One of the aims of the Groupprops wiki is to help people find information as quickly as possible, and a first step towards achieving this aim is to enable people to find the wiki itself as early as possible. In other words, we would like that in those areas where we have good and relevant content for people, they are able to find that content through search engine tools.

Methods of measuring performance

Using benchmark search terms

  • Standard search terms: These are typically taken from Category:Basic definitions in group theory
  • Particular search terms: These may be phrases or clauses like "normal versus characteristic" or "characteristic implies normal" or "what is a group?". Typically we try measuring the performance of those clauses/phrases that closely correspond to names of articles on this wiki.

Choice of search engines

Performance in search is measured using the following search engines:

Search options

We typically measure for:

  • Search within the wiki: This tells us whether that page, or relevant pages, have been indexed
  • Search across the world-wide-web: This tells us how that page, or relevant pages, compare with other pages having the term

General trends in search

Non-mathematical noise results

Since much of mathematical terminology is borrowed from ordinary English, a large number of search results that turn up initially are those from ordinary English, or from other fields that have borrowed the term from ordinary English.
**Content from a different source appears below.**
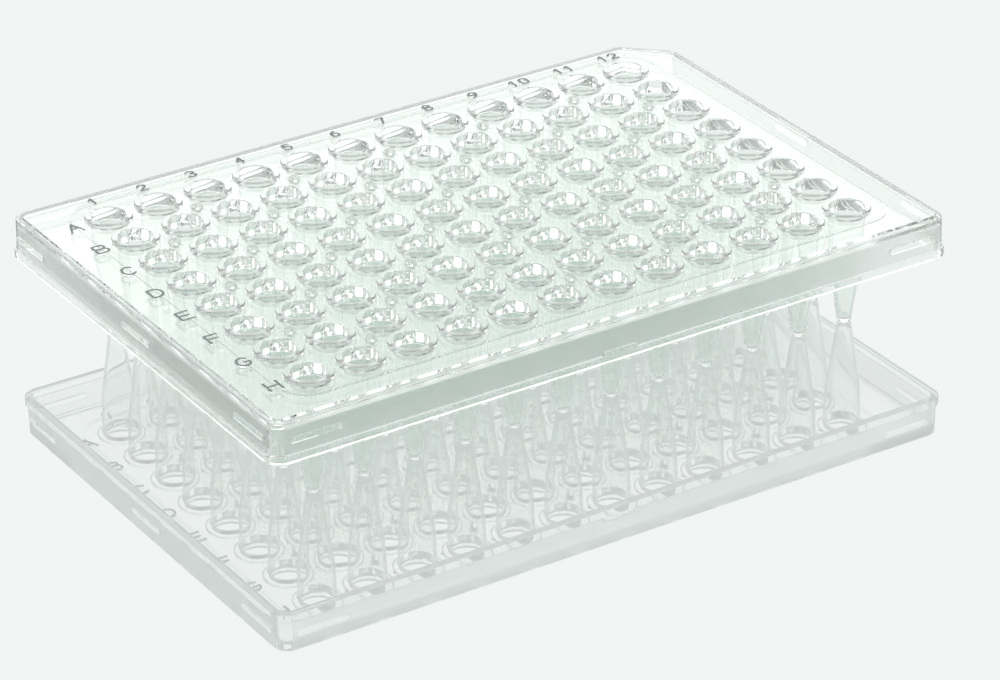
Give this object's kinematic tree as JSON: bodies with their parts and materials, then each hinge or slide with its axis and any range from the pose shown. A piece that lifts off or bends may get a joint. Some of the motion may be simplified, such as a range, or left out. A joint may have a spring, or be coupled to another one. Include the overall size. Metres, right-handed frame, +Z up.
{
  "type": "well plate",
  "caption": "Clear plastic plate with a grid of thin-walled conical wells in a flat deck, raised well rims, a short skirt with a foot band, and a cut corner.",
  "frame": {"origin": "on the surface that the tube tips stand on, under the middle of the grid of wells", "axes": "+X along the numbered columns from 1 to 12, +Y towards row A, +Z up out of the wells"},
  "size_m": [0.1246, 0.085, 0.0205],
  "materials": {
    "clear_plastic": "clear, glossy, faintly green-white"
  },
  "bodies": {
    "root": {"well_plate": "clear_plastic"}
  },
  "joints": []
}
For instance, searching for "group" gives Google Groups as the top entry.

Mathematical noise results: Wikipedia and its clones

Because of the tremendous and growing prevalence of Wikipedia in free online encyclopaedic content, the Wikipedia entries on the topic, if they exist, usually tend to dominate over others. More problematic, though, is the dominance of many Wikipedia clones which copy content en masse from the encyclopaedia. These often tend to push the second best entry down by a page, and hence many searchers may miss out on this.

Usually, the extent to which Wikipedia articles get indexed and cloned is largely independent of their quality, and is because of the overall weight and inertia of Wikipedia.
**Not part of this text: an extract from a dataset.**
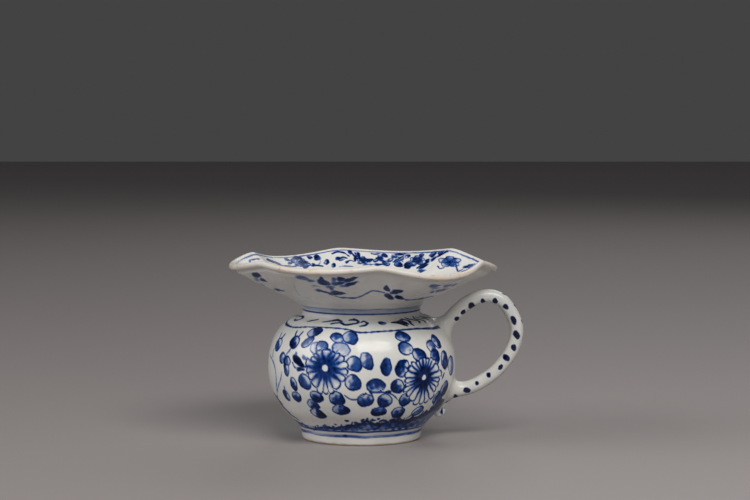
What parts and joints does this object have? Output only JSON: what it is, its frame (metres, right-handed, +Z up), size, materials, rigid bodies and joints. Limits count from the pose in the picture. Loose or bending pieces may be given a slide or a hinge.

Noise results: reference articles

It is not easy to search only for the definition articles, and often, many of the entries on the first page of the search are not definition articles, but rather, serious papers where the term gets repeatedly used. For instance, most of the results for "self-normalizing subgroup" are articles where the term may be used or casually referenced, rather than definitions for it.
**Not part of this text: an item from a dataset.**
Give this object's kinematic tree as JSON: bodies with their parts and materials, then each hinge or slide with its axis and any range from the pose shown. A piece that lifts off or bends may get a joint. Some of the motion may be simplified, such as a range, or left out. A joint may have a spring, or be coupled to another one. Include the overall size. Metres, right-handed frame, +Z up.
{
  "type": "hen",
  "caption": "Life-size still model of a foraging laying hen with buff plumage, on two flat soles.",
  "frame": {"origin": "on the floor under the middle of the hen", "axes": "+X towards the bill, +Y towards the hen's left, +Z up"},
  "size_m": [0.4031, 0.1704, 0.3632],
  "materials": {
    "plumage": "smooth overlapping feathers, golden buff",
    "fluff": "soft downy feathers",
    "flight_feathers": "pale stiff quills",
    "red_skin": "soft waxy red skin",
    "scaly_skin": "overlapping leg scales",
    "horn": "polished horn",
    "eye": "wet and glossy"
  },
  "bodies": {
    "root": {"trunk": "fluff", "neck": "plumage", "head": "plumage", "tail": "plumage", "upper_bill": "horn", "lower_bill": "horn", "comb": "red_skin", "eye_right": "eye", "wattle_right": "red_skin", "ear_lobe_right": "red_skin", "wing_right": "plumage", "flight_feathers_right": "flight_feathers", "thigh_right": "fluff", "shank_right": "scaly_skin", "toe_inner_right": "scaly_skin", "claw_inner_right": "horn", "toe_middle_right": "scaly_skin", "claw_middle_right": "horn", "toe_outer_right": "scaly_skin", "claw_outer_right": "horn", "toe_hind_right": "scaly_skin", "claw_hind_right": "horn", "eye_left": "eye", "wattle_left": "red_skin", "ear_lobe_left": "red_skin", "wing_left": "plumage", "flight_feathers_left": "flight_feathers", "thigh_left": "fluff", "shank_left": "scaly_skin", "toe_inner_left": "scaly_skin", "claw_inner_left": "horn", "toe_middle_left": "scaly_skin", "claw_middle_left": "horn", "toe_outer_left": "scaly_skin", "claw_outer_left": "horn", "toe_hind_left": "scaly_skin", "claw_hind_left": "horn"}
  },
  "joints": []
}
Link to the wiki but to the wrong page

Interestingly, often even those links to the wiki that do exist do not point to the actual article page, but rather, to another page that links to that page. This may be because that other page was, for some reason, more highly linked to, or has for some reason been crawled by the bots.

Improving performance in search engines

Currently, search engine optimization is not one of the main concerns of the wiki. In any case, it is unlikely that the structure and organization of the wiki will be deeply influenced by search engine optimization concerns, given the fact that it is anyway so well-interlinked and that search engine policies keep varying. It is believed that the more we clean up the wiki, the better it will perform at least at the level of internal search.

Doing well on searches across the web, however, may require something different from and more than just cleaning ourselves up -- we need to ensure that there are enough places from outside that point to us! The cleanest way of doing this is to make sure that there are enough people who visit us and enjoy the site so much they put a link to it from their own pages.